Monday, Sep. 14, 1970

The Black and the Red

By R.Z. Sheppard

ZECKENDORF: THE AUTOBIOGRAPHY OF WILLIAM ZECKENDORF, with Edward McCreary. 312 pages. Holt, Rineharf & Winston. $7.95.

The time is September 1954. Spyros Skouras, Laurance Rockefeller and William Zeckendorf have just passed through an elaborate security screen to reach a Los Angeles meeting with the suspicious, secretive industrialist Howard Hughes. Through Skouras, Hughes has leaked his intention of selling his enormous holdings to devote the proceeds to medical research. Rockefeller, philanthropist and president of the Chase Manhattan Bank, and Zeckendorf at that time, the extraordinarily successful head of the Webb & Knapp real estate empire, have come out from New York to buy.

The meeting is a waste of time. First Hughes feigns ignorance of its purpose. Then Zeckendorf cuts through the mumbo-jumbo and makes an offer. Hughes rejects it out of hand but has what he wants: a free appraisal of his property's value from one of the nation's most astute and best-publicized business brains.

The anecdote, among the best in this personable, skillfully concocted autobiography, is characteristic Zeckendorf because, win or lose, he has always managed to come out sounding like a winner. After all, a man as shrewd as Howard Hughes would only send for the best.

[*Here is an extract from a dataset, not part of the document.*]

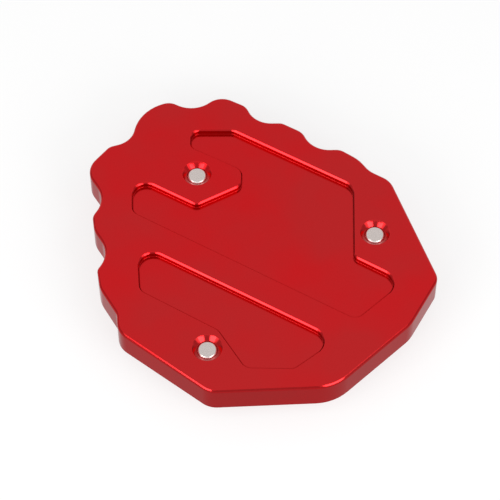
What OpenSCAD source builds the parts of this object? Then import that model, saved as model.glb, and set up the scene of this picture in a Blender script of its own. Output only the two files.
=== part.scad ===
// Side stand foot enlarger for a motorcycle. A wide base plate spreads the load of the stand on
// soft ground, and an open clamp frame holds the foot of the stand in a recess of the plate.
// The road face points up, so the part lies on its clamp frame. +X points to the mouth of the slot
// that the stand's leg leaves through, and the origin is the middle of the outline at the bottom.

/* [Base Plate] */
// thickness of the base plate
plate_t = 8; // [7:0.5:12]
// how far the plate's edge lies outside the drawn outline
edge_growth = 0; // [0:0.5:4]
// bevel along the edge of the road face
road_bevel = 0.5; // [0.2:0.1:0.8]
// bevel along the edge of the mounting face
under_bevel = 0.4; // [0.2:0.1:0.8]

/* [Road Face Pockets] */
// depth of the two milled pockets
pocket_depth = 1.6; // [0.8:0.1:2.2]
// bevel along the rim of each pocket
pocket_bevel = 0.4; // [0.2:0.1:0.6]

/* [Screws] */
// thread diameter
screw_d = 5; // [4:0.5:6]
// head diameter of the countersunk screws
head_d = 9.4; // [8:0.2:10.6]
// height of the straight rim of the head
head_rim = 0.3; // [0.1:0.1:0.6]
// width across the flats of the hexagon socket
socket_w = 3; // [2:0.5:4]
// depth of the hexagon socket
socket_depth = 1.7; // [1:0.1:2]
// how deep the heads lie under the clamp frame's free face
head_sink = 0.1; // [0:0.1:0.4]
// how deep the screw ends lie under the road face
end_setback = 0.9; // [0.5:0.1:1.4]
// bevel at the end of each thread
end_bevel = 0.4; // [0.2:0.1:0.8]

/* [Screw Holes] */
// mouth diameter of each threaded hole on the road face
mouth_d = 7.6; // [6.6:0.2:9]
// clearance between a thread and its hole, per side
thread_gap = 0.05; // [0.02:0.01:0.1]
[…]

Major in Real Estate. Immodesty becomes few men as well as it does Zeckendorf. Apart from the tangle of overextensions and bad luck that resulted in the collapse of Webb & Knapp in 1965, Zeckendorf seems to have little to be modest about. The son of a Long Island shoe manufacturer, he dropped out of high school, but entered college after attending a cram school and completing 16 regents' exams in one week. In 1925, after three years of parties and football, he dropped college to major in real estate.

During World War II, Zeckendorf won a reputation as an astute real estate manager by increasing the value of Naval Commander Vincent Astor's properties by $15 million. But it was the postwar building boom that finally made the ambitious and by now well-seasoned Zeckendorf a "bee in clover." Basically, a successful real estate deal is an economic snowball operation. You find a good property, make a minimal down payment, borrow as much as possible at low interest, then sell high to finance the next deal. In addition to having an uncanny instinct for all the complex variations of this pattern, Zeckendorf had the vision to expand beyond New York into the fastest-growing areas in the country.

Together with Architect I.M. Pei, he helped rebuild whole sections of Denver and Dallas. The two men were also prime movers in the renovation of southwest Washington, D.C., which began in the early 50s, and in the planning and building of the imposing Place Ville-Marie in Montreal. Zeckendorf devotes a major part of his book to detailing each venture. Outer leases, inner leases, sandwich leases, varieties of mortgages and credit, fees simple and not so simple--all are juggled so adeptly that even if the layman doesn't fully understand them, he is dazzled by the performance.

Through it all, Zeckendorf remains flamboyant and wolfishly charming. In 1946, when it appeared that the United Nations would make its permanent headquarters in Philadelphia, Zeckendorf blocked the move by offering the international organization its present New York site--at any price it felt like paying. He had assembled the 17 acres for other reasons, but he did not think that the U.N. would take advantage of him. It did not. Zeckendorf got $8,500,000 for land that had cost him $6,500,000.

These accounts of Zeckendorfs energetic maneuvers and beaux gestes in building are readable. They should also prove useful to the author. Like Nixon's Six Crises, this book is clearly intended to serve as an optimistic self-appraisal, attracting public attention to the author's comeback effort. Zeckendorfs essential superficiality is hard to disguise. For a man who has built, traveled and lived as widely as he has, he is too reticent about things that really matter. He conspicuously refrains from any substantive discussion of the intricacies of the tax structure that has created so many real estate millionaires. He begs off detailing the fancy over-extensions that finally led to the collapse of his company, with the feeble excuse that after four years, he is still too emotionally involved to give a proper account. And though he criticizes men of power and narrow vision who compromised some of his boldest conceptions, he offers too little about influence peddling and conflicts of interest, as well as the public and private corruption that afflicts the real estate and construction businesses. Zeckendorfs own career has been marked by a high degree of imagination, taste and honor. But he certainly has seen a great deal that he could have usefully told without being sued for libel. Instead, he has made his world seem too much like a gentlemanly extension of Monopoly.